For Lesson 1 I uploaded my own images of lions and bears - 12 images for training and 8 images for validation for each class. I used 3 epochs and kept the learning rate at 0.01. The predictions were just above random guessing. When reviewing the results I noticed that attributes of the images like color and teeth might have been confused by the model. For example, the dark fur on the lions belly could have been mistaken for the dark fur on a bear. This was just a guess.
When I increased the learning rate to 0.1, the predictions improved to 87% accuracy. Increasing the learning rate to 0.15 proved to be the best with 100%. So, it seems like larger steps proved to work best for this smaller dataset.

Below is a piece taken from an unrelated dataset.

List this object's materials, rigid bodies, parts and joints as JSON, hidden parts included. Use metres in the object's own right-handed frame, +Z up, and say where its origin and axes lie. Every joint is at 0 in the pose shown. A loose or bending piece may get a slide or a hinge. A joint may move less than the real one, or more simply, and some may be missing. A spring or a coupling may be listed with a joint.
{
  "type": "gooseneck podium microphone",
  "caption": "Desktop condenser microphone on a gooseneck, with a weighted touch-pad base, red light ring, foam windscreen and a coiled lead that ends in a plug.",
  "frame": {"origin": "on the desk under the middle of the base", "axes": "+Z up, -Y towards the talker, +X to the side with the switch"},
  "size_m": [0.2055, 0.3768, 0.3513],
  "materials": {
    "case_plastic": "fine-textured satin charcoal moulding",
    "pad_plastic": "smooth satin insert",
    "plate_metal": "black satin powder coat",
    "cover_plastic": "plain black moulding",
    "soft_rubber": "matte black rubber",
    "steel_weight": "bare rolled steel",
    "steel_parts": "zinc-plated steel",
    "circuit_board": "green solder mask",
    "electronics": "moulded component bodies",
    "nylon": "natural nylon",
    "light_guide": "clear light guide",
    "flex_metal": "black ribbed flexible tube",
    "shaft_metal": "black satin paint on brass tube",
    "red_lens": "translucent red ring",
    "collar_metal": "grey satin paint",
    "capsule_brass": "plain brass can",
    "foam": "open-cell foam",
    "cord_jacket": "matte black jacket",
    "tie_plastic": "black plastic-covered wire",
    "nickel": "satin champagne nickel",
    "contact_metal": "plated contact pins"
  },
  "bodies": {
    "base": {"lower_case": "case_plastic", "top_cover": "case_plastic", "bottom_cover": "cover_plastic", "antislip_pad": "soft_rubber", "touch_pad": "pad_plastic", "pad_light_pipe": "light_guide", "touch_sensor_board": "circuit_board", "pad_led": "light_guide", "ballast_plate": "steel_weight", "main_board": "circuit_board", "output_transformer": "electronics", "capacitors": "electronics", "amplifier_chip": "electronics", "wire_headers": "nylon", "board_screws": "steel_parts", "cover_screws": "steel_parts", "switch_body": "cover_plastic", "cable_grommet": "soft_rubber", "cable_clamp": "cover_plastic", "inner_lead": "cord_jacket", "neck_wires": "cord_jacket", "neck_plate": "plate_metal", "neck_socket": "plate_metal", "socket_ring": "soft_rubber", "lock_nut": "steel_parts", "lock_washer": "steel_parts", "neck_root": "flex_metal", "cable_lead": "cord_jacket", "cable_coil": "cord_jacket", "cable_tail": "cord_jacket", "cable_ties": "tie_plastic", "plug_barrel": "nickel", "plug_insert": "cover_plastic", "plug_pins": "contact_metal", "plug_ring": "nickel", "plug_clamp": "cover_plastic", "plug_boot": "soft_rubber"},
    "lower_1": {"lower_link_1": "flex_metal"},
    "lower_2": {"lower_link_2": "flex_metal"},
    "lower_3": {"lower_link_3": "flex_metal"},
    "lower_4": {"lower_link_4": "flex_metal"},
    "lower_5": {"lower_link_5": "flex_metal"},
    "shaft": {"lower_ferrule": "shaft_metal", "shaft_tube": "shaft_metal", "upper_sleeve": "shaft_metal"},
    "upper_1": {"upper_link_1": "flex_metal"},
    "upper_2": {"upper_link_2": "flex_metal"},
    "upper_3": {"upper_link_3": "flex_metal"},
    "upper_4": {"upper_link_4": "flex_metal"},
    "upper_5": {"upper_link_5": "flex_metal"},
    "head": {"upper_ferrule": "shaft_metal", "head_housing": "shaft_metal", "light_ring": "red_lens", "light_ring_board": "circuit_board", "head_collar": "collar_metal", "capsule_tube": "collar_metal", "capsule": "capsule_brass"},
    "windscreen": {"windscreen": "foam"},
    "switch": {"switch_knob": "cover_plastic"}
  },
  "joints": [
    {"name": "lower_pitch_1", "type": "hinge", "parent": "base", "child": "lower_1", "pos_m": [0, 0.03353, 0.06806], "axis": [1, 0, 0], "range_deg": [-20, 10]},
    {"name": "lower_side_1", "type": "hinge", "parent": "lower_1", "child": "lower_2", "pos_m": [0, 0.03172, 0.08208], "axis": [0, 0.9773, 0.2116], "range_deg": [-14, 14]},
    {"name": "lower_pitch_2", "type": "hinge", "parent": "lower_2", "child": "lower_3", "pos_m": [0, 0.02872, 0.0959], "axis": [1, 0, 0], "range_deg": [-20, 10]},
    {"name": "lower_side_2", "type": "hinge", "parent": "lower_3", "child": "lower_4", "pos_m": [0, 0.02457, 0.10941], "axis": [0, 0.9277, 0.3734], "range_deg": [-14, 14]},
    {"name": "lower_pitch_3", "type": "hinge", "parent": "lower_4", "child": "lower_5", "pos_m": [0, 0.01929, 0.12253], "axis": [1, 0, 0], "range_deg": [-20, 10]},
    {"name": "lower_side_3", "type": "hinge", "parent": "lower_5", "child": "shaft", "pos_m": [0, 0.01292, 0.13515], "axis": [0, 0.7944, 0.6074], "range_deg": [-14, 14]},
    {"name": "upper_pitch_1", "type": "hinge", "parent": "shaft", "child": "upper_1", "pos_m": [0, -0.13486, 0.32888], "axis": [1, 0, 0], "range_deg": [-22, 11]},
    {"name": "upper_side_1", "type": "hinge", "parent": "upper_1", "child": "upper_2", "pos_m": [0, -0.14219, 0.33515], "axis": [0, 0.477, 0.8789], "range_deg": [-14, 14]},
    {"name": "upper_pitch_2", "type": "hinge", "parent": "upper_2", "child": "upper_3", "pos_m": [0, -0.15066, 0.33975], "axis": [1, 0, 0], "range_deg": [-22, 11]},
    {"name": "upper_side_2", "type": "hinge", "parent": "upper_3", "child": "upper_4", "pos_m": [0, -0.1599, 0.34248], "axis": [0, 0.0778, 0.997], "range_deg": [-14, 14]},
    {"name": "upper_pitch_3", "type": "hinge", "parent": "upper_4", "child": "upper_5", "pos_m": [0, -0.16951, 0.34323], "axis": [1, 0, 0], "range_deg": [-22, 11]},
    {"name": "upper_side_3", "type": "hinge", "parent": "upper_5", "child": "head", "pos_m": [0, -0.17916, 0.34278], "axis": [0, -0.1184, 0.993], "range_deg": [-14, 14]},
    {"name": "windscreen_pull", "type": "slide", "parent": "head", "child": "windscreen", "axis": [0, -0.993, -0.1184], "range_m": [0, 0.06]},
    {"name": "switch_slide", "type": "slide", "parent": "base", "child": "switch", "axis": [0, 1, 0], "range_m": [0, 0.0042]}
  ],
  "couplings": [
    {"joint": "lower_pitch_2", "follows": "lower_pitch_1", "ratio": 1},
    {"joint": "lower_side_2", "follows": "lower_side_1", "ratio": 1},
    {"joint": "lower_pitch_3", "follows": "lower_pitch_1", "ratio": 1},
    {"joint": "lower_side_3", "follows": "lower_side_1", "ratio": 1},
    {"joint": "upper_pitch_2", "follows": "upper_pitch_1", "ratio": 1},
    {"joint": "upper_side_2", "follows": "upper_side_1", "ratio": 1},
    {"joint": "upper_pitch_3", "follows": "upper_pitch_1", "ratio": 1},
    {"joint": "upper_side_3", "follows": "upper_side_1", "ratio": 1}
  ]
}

I suspect the mechanism is different. Even with a batch size of 1, with 3 epochs, the model would have very few opportunities to learn. Hence the more learning it can do at every opportunity it gets, the better off it is going to be in the end.
This sounds like a fun project. You got 100% on the validation set or the test set? Would you be willing to share the pictures? I wonder how similar within classes to each other they are.
Probably to explore the relationship between the learning rate and how the model learns moving to a bigger dataset might be a good idea. If you’d rather stick to smaller datasets (I certainly am a big fan of smaller datasets / models) I am getting a lot of mileage out of CIFAR-10. Jeremy outlines how it can be used with the fastai library in lec #7. Might be something worth taking a look at when you have a sec.
FYI: Empty plots may be caused by a batch size that is too small.
I encountered this once when doing some image classification work on my laptop (using a 960M card) and a small batch size because of my GPU. Moved to AWS, ran again with reasonable batch size, and m.lr_find() worked again.